■ WHAT YOU WILL DO
Repeat everything from the line holding "The three.js and Blender code for this object continues." to the line holding "SHARP_ANGLE = math.radians(35)", inclusive, exactly. Leave out the rest.

--- Start EXERCISE MATERIALS ---

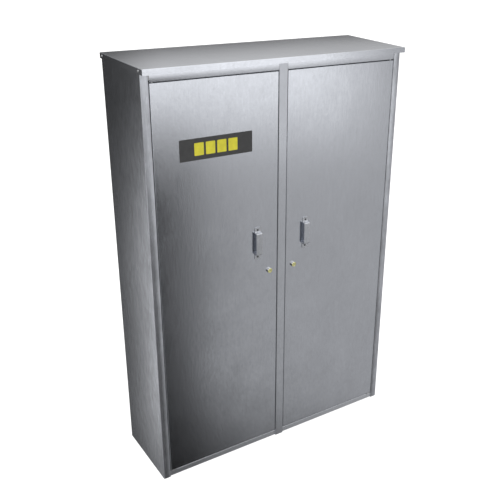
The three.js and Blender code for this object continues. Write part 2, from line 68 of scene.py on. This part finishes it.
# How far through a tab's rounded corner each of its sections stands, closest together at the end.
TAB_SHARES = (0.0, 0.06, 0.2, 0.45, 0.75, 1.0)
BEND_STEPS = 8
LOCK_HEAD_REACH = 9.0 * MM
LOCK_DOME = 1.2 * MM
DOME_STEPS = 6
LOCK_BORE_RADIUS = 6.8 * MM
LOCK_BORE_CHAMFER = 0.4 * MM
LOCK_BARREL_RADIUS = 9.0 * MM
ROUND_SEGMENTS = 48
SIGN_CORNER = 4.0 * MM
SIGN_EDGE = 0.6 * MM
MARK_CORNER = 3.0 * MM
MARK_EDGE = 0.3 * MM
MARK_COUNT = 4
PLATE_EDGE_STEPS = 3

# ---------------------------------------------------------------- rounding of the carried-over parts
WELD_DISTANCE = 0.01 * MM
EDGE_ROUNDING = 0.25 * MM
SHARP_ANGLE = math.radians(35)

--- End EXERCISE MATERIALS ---
--- Start EXERCISE MATERIALS ---

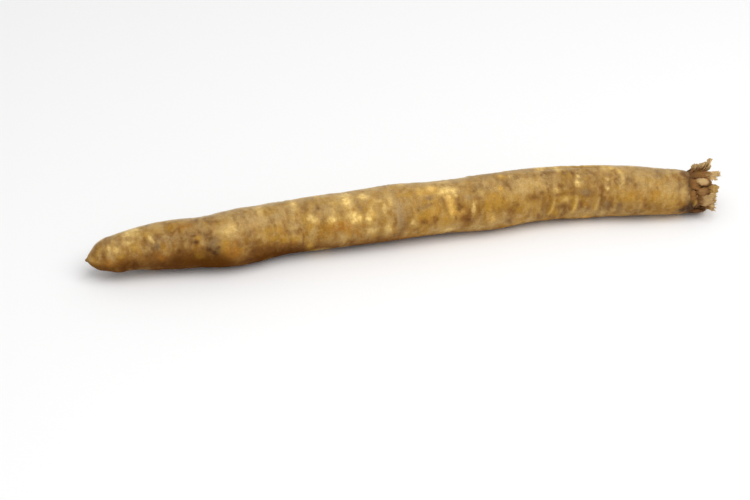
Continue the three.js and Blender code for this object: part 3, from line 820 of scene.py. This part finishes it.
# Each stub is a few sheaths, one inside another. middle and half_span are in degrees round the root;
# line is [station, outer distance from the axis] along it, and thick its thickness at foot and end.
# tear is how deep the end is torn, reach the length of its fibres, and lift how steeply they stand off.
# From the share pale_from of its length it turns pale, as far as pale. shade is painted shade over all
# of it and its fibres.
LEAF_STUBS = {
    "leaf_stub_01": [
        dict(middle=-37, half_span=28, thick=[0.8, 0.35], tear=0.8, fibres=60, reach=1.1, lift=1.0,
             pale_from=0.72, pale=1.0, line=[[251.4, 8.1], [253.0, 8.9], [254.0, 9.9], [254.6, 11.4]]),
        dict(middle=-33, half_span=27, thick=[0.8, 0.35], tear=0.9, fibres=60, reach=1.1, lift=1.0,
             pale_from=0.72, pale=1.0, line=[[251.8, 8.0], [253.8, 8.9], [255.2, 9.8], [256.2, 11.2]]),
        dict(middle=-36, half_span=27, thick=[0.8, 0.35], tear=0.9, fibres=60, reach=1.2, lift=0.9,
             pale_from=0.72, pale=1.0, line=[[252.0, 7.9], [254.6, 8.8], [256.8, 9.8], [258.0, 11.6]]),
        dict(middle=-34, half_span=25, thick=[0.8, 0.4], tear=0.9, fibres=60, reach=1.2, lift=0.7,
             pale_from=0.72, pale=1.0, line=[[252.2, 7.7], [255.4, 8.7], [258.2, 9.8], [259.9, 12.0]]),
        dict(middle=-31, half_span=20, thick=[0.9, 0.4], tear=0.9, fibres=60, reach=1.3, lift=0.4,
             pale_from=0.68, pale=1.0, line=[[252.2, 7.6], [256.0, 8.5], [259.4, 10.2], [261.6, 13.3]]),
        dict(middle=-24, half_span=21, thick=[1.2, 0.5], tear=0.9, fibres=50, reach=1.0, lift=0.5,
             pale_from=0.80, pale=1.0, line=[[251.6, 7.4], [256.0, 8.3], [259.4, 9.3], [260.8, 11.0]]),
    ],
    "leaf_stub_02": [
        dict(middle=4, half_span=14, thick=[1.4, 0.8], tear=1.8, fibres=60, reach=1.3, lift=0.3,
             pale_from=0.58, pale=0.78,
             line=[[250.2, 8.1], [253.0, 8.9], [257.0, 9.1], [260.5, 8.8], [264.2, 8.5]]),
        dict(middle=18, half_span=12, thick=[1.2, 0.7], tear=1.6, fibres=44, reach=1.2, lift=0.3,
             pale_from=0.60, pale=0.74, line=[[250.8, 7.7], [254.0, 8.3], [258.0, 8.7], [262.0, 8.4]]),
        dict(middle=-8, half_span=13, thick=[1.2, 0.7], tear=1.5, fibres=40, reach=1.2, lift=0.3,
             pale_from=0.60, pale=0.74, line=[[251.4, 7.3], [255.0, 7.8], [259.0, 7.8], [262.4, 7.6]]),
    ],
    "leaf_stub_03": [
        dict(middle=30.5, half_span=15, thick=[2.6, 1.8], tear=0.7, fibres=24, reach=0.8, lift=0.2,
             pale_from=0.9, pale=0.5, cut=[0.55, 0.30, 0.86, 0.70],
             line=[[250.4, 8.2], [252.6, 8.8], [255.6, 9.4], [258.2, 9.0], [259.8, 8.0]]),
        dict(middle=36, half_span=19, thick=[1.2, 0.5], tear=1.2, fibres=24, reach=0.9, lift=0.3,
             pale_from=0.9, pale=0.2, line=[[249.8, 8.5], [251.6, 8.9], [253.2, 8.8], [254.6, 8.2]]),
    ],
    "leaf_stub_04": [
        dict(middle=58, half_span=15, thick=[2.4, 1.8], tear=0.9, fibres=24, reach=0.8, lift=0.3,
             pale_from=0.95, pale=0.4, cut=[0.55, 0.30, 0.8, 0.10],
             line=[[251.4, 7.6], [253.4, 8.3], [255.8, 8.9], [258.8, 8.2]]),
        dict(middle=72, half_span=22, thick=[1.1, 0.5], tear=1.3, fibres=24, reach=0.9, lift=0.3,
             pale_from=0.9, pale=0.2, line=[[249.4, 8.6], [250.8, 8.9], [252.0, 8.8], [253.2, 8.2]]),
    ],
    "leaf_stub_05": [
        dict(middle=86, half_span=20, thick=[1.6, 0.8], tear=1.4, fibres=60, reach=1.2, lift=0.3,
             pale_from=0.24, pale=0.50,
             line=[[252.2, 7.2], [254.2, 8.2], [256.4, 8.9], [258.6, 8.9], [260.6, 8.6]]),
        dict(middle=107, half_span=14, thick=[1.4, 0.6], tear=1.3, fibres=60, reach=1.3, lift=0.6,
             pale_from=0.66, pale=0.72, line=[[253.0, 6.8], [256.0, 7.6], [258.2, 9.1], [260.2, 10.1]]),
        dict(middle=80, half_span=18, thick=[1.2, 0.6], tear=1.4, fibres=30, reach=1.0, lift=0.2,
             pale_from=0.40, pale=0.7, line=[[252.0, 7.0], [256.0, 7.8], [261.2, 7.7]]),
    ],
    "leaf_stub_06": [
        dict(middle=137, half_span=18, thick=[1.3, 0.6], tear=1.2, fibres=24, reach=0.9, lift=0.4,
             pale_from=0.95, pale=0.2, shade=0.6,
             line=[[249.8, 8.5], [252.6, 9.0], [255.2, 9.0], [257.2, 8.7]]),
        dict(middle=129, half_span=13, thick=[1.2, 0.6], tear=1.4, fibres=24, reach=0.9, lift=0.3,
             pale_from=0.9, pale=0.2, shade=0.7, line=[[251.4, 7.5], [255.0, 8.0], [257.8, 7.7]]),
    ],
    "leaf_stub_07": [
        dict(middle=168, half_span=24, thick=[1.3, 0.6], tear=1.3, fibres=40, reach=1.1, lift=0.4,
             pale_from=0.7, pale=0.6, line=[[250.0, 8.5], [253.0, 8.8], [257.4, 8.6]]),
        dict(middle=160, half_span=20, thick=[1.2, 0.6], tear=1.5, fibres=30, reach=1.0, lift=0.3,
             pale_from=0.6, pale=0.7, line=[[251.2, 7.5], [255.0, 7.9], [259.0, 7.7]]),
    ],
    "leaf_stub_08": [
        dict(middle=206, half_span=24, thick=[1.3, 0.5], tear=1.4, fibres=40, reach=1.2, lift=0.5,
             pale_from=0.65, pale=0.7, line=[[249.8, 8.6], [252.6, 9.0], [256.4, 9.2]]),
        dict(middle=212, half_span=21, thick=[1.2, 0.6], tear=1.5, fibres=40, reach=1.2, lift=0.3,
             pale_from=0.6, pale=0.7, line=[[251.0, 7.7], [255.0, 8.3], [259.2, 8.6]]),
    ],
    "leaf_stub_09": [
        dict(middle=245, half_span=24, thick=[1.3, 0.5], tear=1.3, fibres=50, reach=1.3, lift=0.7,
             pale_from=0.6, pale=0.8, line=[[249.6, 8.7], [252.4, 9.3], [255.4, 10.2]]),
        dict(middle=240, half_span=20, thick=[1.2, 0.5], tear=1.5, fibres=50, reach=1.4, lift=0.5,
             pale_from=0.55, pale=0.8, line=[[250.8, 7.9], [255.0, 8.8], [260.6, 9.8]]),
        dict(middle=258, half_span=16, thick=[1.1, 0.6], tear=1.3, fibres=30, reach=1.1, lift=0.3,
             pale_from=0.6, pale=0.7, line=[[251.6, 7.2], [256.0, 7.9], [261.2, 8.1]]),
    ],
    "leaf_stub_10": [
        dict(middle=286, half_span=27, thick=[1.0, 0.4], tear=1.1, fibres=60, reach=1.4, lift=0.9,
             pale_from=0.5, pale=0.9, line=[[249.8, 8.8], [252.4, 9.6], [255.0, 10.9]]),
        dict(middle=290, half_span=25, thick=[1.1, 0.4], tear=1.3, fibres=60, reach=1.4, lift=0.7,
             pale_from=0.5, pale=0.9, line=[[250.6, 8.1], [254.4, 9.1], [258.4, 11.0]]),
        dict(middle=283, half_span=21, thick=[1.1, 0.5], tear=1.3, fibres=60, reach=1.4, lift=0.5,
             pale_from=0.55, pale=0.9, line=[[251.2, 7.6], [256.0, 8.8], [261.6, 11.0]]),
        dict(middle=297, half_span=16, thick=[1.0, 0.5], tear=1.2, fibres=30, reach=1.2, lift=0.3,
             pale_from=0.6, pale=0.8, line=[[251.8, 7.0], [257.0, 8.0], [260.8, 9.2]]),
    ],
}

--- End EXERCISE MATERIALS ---
--- Start EXERCISE MATERIALS ---

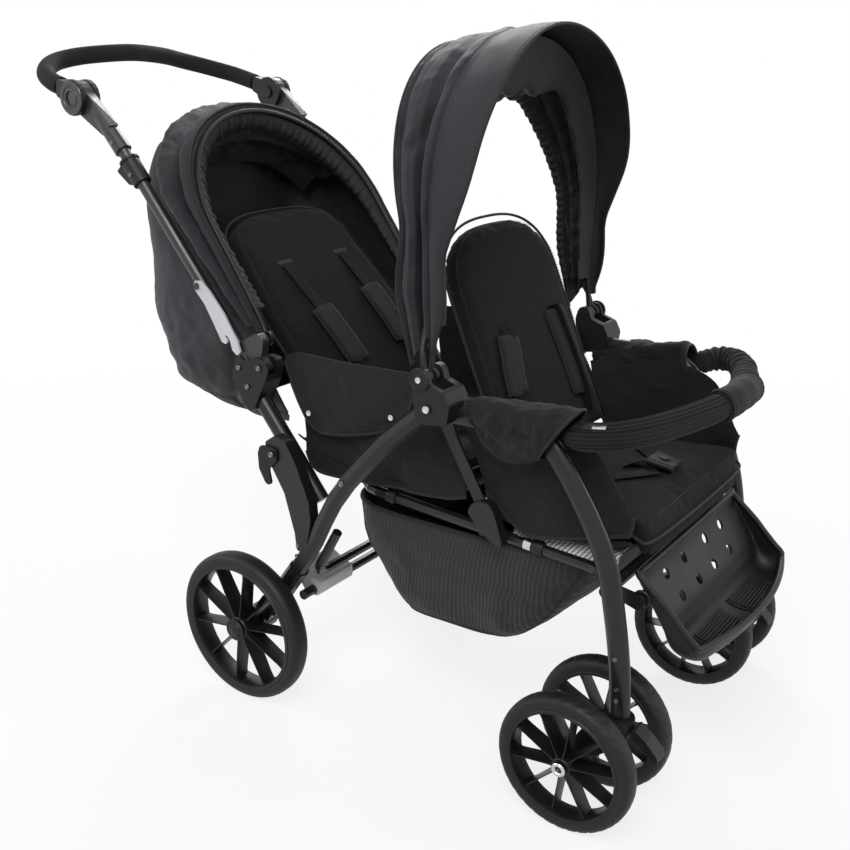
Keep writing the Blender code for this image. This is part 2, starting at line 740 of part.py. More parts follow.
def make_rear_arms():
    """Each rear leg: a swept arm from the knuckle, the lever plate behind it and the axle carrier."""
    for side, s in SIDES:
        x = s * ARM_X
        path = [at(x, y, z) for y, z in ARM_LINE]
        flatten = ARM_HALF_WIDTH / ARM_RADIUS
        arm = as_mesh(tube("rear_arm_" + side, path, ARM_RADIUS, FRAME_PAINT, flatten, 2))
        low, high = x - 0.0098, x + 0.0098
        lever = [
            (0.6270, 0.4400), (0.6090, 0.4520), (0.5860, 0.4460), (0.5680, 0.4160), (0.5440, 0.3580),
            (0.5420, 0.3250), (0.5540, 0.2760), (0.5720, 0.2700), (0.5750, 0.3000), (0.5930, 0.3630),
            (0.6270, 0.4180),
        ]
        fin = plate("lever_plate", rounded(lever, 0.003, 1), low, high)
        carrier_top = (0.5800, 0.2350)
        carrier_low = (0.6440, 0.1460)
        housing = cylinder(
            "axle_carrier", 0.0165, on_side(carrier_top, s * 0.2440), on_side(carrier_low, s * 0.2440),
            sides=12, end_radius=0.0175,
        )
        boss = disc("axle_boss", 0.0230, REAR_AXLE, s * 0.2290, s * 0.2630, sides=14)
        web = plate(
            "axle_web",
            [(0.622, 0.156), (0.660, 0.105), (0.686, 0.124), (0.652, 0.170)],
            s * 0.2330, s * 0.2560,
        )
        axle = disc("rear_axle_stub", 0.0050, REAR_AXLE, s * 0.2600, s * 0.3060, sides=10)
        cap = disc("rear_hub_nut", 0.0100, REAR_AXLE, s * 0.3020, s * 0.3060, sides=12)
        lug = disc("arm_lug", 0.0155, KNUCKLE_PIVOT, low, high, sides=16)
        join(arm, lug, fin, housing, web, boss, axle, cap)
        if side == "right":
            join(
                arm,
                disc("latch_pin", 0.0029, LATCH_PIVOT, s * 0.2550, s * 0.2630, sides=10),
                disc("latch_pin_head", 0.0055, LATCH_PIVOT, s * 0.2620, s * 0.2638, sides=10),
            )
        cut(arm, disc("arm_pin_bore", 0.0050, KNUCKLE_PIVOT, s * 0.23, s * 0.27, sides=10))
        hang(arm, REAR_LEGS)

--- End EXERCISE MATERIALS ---

■ CORRECT RESPONSE
The three.js and Blender code for this object continues. Write part 2, from line 68 of scene.py on. This part finishes it.
# How far through a tab's rounded corner each of its sections stands, closest together at the end.
TAB_SHARES = (0.0, 0.06, 0.2, 0.45, 0.75, 1.0)
BEND_STEPS = 8
LOCK_HEAD_REACH = 9.0 * MM
LOCK_DOME = 1.2 * MM
DOME_STEPS = 6
LOCK_BORE_RADIUS = 6.8 * MM
LOCK_BORE_CHAMFER = 0.4 * MM
LOCK_BARREL_RADIUS = 9.0 * MM
ROUND_SEGMENTS = 48
SIGN_CORNER = 4.0 * MM
SIGN_EDGE = 0.6 * MM
MARK_CORNER = 3.0 * MM
MARK_EDGE = 0.3 * MM
MARK_COUNT = 4
PLATE_EDGE_STEPS = 3

# ---------------------------------------------------------------- rounding of the carried-over parts
WELD_DISTANCE = 0.01 * MM
EDGE_ROUNDING = 0.25 * MM
SHARP_ANGLE = math.radians(35)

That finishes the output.